Nearly a million laps in a 50-meter pool have perfected the form and fitness of Michael Phelps, the star of the 2004 Summer Olympics and the presumptive ace of the 2008 games that begin Aug. 8 in Beijing.
While Phelps’ coach, family and 21st century Speedo swimsuit have been scrutinized, much less consideration has been given to an influence on the swimmer that is nearly half a millennium old.
July 31 is the feast day of Ignatius of Loyola, the Spanish soldier and saint who founded the Society of Jesus in the 16th century. The rigor applied by his Jesuit followers is reflected in the training environment that has turned Phelps into what most experts agree is the greatest swimmer of all time.
It has also has given women’s Olympic swimming a Loyola flavor, all manifested through the North Baltimore Aquatic Club.
The NBAC produced an Olympic gold medalist before Phelps, 23, was born.

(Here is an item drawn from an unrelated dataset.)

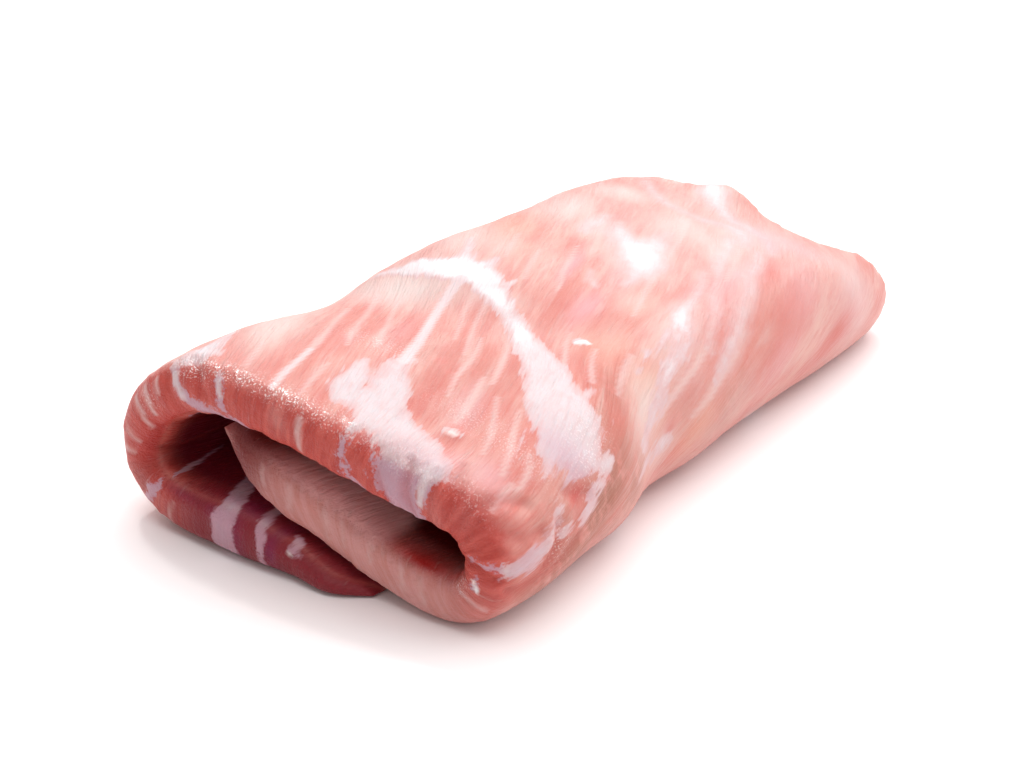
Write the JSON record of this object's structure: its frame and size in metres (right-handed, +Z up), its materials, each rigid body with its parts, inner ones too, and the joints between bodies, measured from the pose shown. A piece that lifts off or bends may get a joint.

The NBAC was created in 1967 by Tim Pierce and Murray Stephens, who had prepped at Loyola Blakefield, Towson, and earned their undergraduate degrees at Loyola College in Maryland.
Loyola Blakefield served as the NBAC’s base into the 1990s. The club is now in Mount Washington, at the Meadowbrook Aquatic and Fitness Center, where John Cadigan, another Loyola man, is a coach and general manager.
Some of the power and precision found in the stroke of Phelps, who has set world records in five of the 13 individual Olympic events and is expected to become the first to win 10 gold medals over an Olympic career, can be traced to what the NBAC founders absorbed more than four decades ago.
“The ideal of eloquencia perfecta, eloquence, correctly and persuasively, pervaded the whole community here,” said Dr. Carol Nevin Abromaitis, an English professor at Loyola College who taught, in order, Pierce, Stephens and Cadigan.
“All three loved to read, and were good writers,” Dr. Abromaitis said. “They were people with great imaginations. It never occurred to me that their passion would translate into what it has.”
As novice coaches, Pierce and Stephens sent a boy from Loyola Blakefield to the 1968 Olympic Trials.
“My creativity was honed at Loyola High and Loyola College,” said Pierce, who left the NBAC in 1984, when he became an administrator at Loyola Blakefield.
“The Jesuit schools thought that they were more mentally and physically up to the task than some of the competition,” said Stephens, a champion in the old Mason-Dixon Conference. “We were dedicated to the sense of skill and hard repetition that it took to master something.”
Stephens turned Theresa Andrews and Anita Nall into gold medalists at the 1984 and 1992 Olympics, respectively. Both had relocated to Baltimore to train with the NBAC and attended archdiocesan high schools.
That level of commitment attracted the Phelps family to the NBAC in the early 1990s.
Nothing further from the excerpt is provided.